Eat your heart out, Willy Wonka!

Chocolate covered cherry mice...mmmm




You name it, we covered it in chocolate today...from cherries to bananas to animal crackers...we are officially on Thanksgiving Break, and a major sugar high!





Monday, November 24, 2008

Way to go Reds!




Tonight was the last game of the fall baseball season, and the team went 6-0. What a great season!!! (And extra big shout out to the great coaches-Uncle Robbie and Aunt Marybeth-Woot woot!!)

Giving thanks


Trying to teach our kids about being thankful (grateful, content, satisfied) isn't always an easy task. We have learned this week about the first Thanksgiving, and all that was celebrated at that historic moment. Many things have change since the Mayflower hit that old Plymouth Rock...so I asked the boys what things they were thankful for...


Josh's "thankful" list:

That Jonathan's not crying
My hot wheels game
Pool table
Making us our Indian vests
Matt and Robbie
Jonathan
My TV where I can watch cartoons
Mom's pies
Nani, Papa, all my cousins, Aunts and Uncles

Jonathan's list:
my birthday toys
Aunt MB, Uncle Robbie, Robbie, Matt, Ali
My Dada
My cat

This year, my list has really gone back towards the same simple, yet vital things that our forefathers were thankful for...peaceful journeys, food for nourishment, loving family and friends. Peace in our hearts, fresh new beginnings, and a soul at rest. Thank you all for making our life that much more enjoyable along the way. Love and blessings to you this Thanksgiving!




Friday, November 14, 2008

Joy in the Journey

Every once in a while, God gives us the opportunity to redo something that was done poorly in the past. Most of the time, we think of it as a mountain...something negative that we have to get around, over, or through. But today, I have an excitement...and unspeakable joy about something good that we are able to redo from the past. I can't really give too many details, mainly because I don't have them all at this point, but suffice it to say, God, in His awesome way, is allowing us to right a wrong that was made many years ago, and we are so excited about it! It's not every day that we are allowed to retrace steps of the past, and then, from the vantage point of a traveller who has a little more experience and understanding under the belt, make adjustments to a path that once led to heartache, and redirect it to a divine destination. Yesterday, in our Bible class, Josh, Jonathan and I read the story of Joseph, one of my favorites. As I was teaching the boys about how God is always with us, even in the midst of circumstances that seem so bleak, God deposited that truth into my own heart once again. The beauty of how Joseph walked upright, even in the midst of adversity, with integrity of heart before the Lord. How his character never waivered, even when no one was looking. And the fact that what his brothers meant for harm, God fashioned for good, in a way that only He is able. Yes, he was betrayed by the brothers that he loved, yes, he was falsely accused, yes, he had to spend some time in a foreign land, and yes, he had to wait in prison more than two years...but I have no doubt in my mind that after everything was said and done, Joseph didn't regret a single moment of his journey. I so relate to Joseph at this time of my life, and I am so looking forward to the thrill of living out the truth of what the enemy meant for harm, the Lord meant for good! I think I can almost hear Joseph cheering us on...

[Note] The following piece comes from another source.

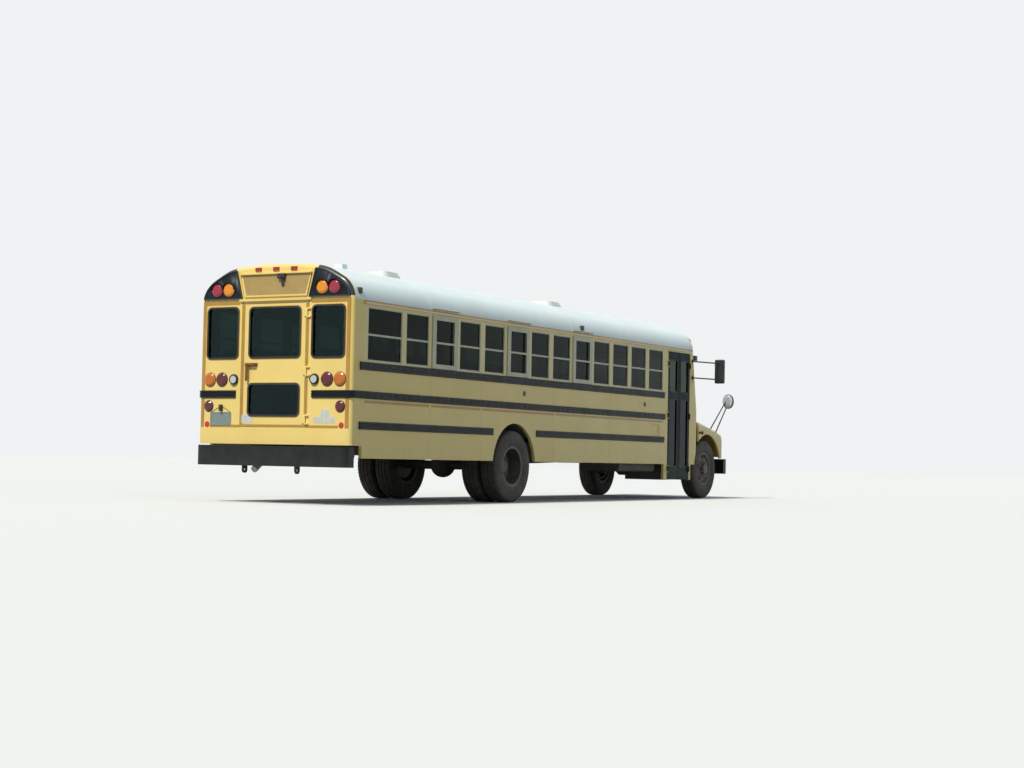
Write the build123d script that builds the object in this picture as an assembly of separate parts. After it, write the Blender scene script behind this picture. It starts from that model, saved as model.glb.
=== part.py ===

~~Joy in the Journey, song by Michael Card~~

"There is a joy in the journey,there's a light we can love on the way. There is a wonder and wildness to life, and freedom for those who obey. All those who seek it shall find it, a pardon for all who believe. Hope for the hopeless and sight for the blind. To all who've been born of the Spirit, and who share incarnation with him; who belong to eternity, stranded in time, and weary of struggling with sin. Forget not the hope that's before you, and never stop counting the cost. Remember the hopelessness when you were lost?"